Marta followed her interest in molecular biology as an undergraduate student at the Jagiellonian University in Krakow, Poland, and as an exchange student at the Wolverhampton Polytechnic, UK. After graduation with BSc and MSc degrees, she obtained a Bertha von Suttner Scholarship from the Austrian Ministry of Science to enter a PhD programme at the University of Vienna. Her thesis concerned the mechanisms underlying prenylation and membrane targeting of Rab small GTPases in yeast Saccharomyces cerevisiae.

Upon completion of her PhD in genetics, Marta moved to the field of mammalian cell biology, joining the group of Dr. Marino Zerial at the European Molecular Biology Laboratory in Heidelberg, Germany. Her postdoctoral training was supported by fellowships from the Human Frontier Science Program Organization, the Federation of European Biochemical Societies and the Austrian Science Fund. Since that time, her research interests have focused on the processes of intracellular membrane trafficking and in particular on endocytosis. She was involved in projects aiming at the biochemical reconstitution of certain endocytic transport steps in vitro and assaying the function of proteins regulating endocytosis and signalling. She continued these lines of investigation also after moving to the Max Planck Institute of Molecular Cell Biology and Genetics in Dresden, Germany, with the group of Dr. Zerial. During that period, her work led to the identification of a novel signalling pathway, connecting endocytosis to nuclear signal transduction via APPL proteins which are localised to endosomes and undergo nucleocytoplasmic shuttling.

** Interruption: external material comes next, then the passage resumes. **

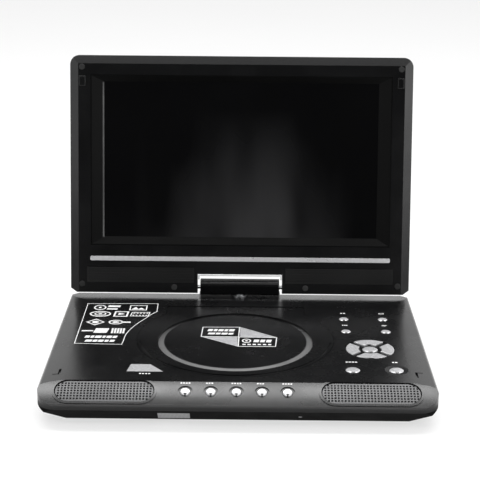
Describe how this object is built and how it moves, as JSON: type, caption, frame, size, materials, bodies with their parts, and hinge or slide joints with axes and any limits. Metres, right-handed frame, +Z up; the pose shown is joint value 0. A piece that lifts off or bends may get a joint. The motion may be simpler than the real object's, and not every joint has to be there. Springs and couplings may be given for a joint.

In 2005, after twelve years abroad, Marta returned to Poland where her fascination with biology once started. Her Laboratory of Cell Biology consists currently of nine people and is supported by Polish and international funding sources. At present, Marta is an International Senior Research Fellow of the Wellcome Trust and an International Research Scholar of the Howard Hughes Medical Institute. In 2007 she obtained a Habilitation Fellowship from L'Oreal Poland for Women and Science.